Monadic second order limit laws for natural well orderings

Abstract: By combining classical results of B\"uchi, some elementary Tauberian theorems and some basic tools from logic and combinatorics we show that every ordinal $\alpha$ with $\varepsilon_0\geq \alpha\geq \omega^\omega$ satisfies a natural monadic second order limit law and that every ordinal $\alpha$ with $\omega^\omega>\alpha\geq \omega$ satisfies a natural monadic second order Cesaro limit law. In both cases we identify as usual $\alpha$ with the class of substructures ${\beta:\beta<\alpha}$. We work in an additive setting where the norm function $N$ assigns to every ordinal $\alpha$ the number of occurrrences of the symbol $\omega$ in its Cantor normal form.

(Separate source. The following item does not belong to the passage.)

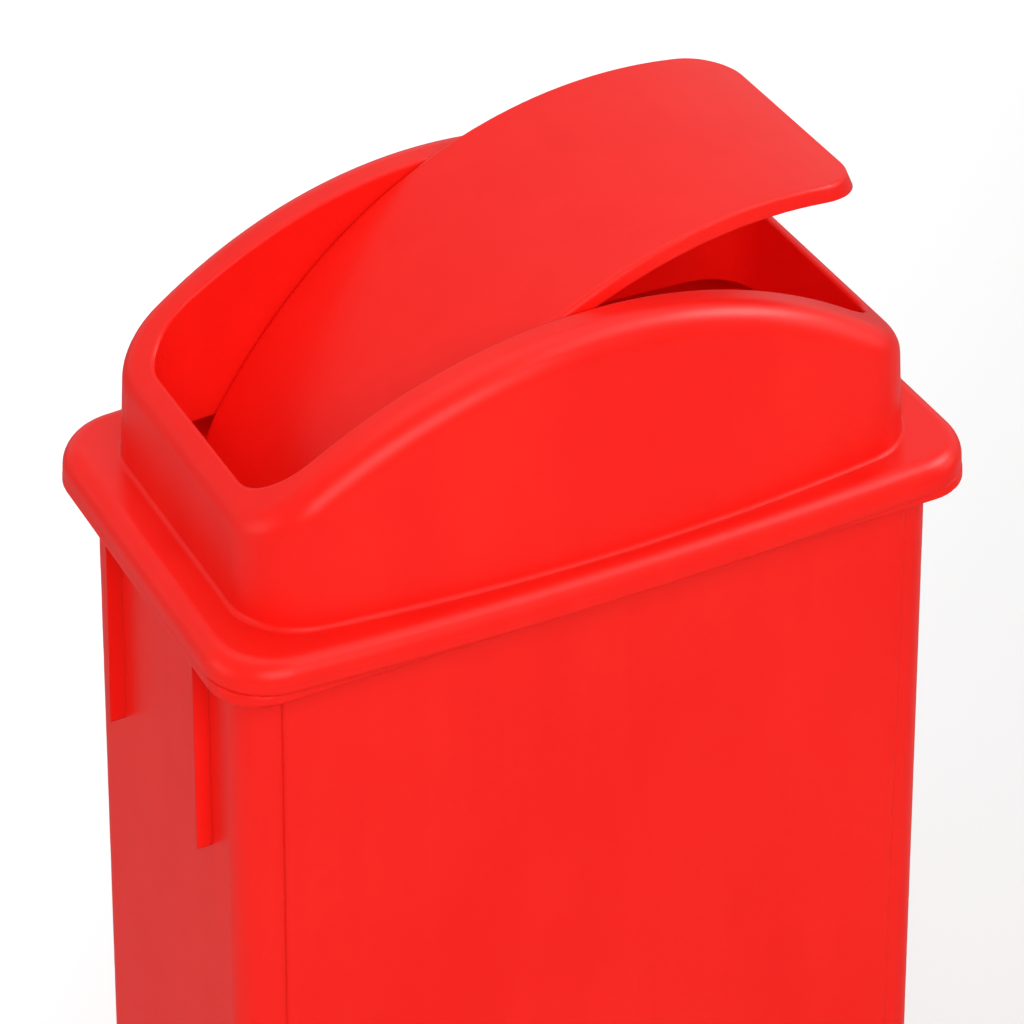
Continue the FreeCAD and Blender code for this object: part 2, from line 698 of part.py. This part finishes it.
def place_body(body, tilted):
    """Put a body drawn about the pivot axis in its place."""
    body.Placement = pivot_placement(tilted)
    body.setExpression("Placement.Base.z", pivot_level.text)


def place_flap_shape(obj):
    """Tilt a shape drawn from the skirt level about the pivot axis."""
    down = FreeCAD.Placement(V(0, 0, -plain.pivot_rise), FreeCAD.Rotation())
    obj.Placement = pivot_placement(True).multiply(down)


def build_turned(name, side, points, tilted):
    """A turned piece on the pivot axis; points are (distance outwards, radius)."""
    body = new_body(name)
    profile = polygon(body, name + "_profile", "YZ_Plane",
                      [(side * Size.of(y), radius) for y, radius in points])
    revolve(body, name + "_turned", profile, "H_Axis")
    place_body(body, tilted)
    node(body, name)


def build_bush(name, side):
    bore, barrel = linked.bush_bore / 2, linked.bush_outer / 2
    flange = linked.bush_flange / 2
    flange_outer = seat_face - linked.clearance
    flange_inner = flange_outer - linked.bush_flange_thick
    end = seat_face + linked.seat_depth + linked.bush_proud
    build_turned(name, side, [
        (flange_inner, bore), (flange_inner, flange), (flange_outer, flange),
        (flange_outer, barrel), (end, barrel), (end, bore)], False)


def build_stop_buffers():
    """Sleeves on the four stop pegs."""
    face = seat_face - linked.stop_gap
    tubes = []
    for side_x in (-1, 1):
        for side, y_rear in ((-1, -face + linked.stop_length), (1, face)):
            tag = "%d%d" % (side_x + 1, side + 1)
            tubes.append(crosswise_tube(
                "sleeve", tag, "sleeve_" + tag, linked.stop_sleeve / 2,
                linked.stop_peg / 2 + linked.clearance, linked.stop_length,
                side_x * linked.stop_reach, y_rear, pivot_level - linked.stop_drop))
    node(fuse_all("stop_buffer_set", tubes), "stop_buffers")


def build_pin(name, side):
    """Headed pin with a clip groove near its outer end."""
    shank, head = linked.pin_size / 2, linked.pin_head_size / 2
    groove = shank - linked.groove_depth
    groove_end = groove_start + linked.groove_width
    head_outer = linked.cheek_span / 2 - linked.cheek_thick - linked.cheek_boss \
        - linked.clearance
    head_inner = head_outer + linked.clearance - linked.pin_head_thick
    tail = groove_start + linked.pin_tail
    bevel = linked.pin_bevel
    build_turned(name, side, [
        (head_inner, 0), (head_inner, head - linked.pin_head_inset),
        (head_inner + bevel, head), (head_outer, head), (head_outer, shank),
        (groove_start, shank), (groove_start, groove), (groove_end, groove),
        (groove_end, shank), (tail - bevel, shank), (tail, shank - bevel), (tail, 0)], True)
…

This number is the same as the number of edges in the tree which is canonically associated with $\alpha$. For a given $\alpha$ with $\omega\leq \alpha\leq \varepsilon_0$ the asymptotic probability of a monadic second order formula $\varphi$ from the language of linear orders is $\lim_{n\to\infty} \frac{#{\beta<\alpha: N\beta=n\wedge \beta\models \Phi}}{#{\beta<\alpha: N\beta=n}}$ if this limit exists. If this limit exists only in the Cesaro sense we speak of the Cesaro asympotic probability of $\varphi$. Moreover we prove monadic second order limit laws for the ordinal segments below below $\Gamma_0$ (where the norm function is extended appropriately) and we indicate how this paper's results can be extended to larger ordinal segments and even to certain impredicative ordinal notation systems having notations for uncountable ordinals. We also briefly indicate how to prove the corresponding multiplicative results for which the setting is defined relative to the Matula coding. The results of this paper concerning ordinals not exceeding $\varepsilon_0$ have been obtained partly in joint work with Alan R. Woods.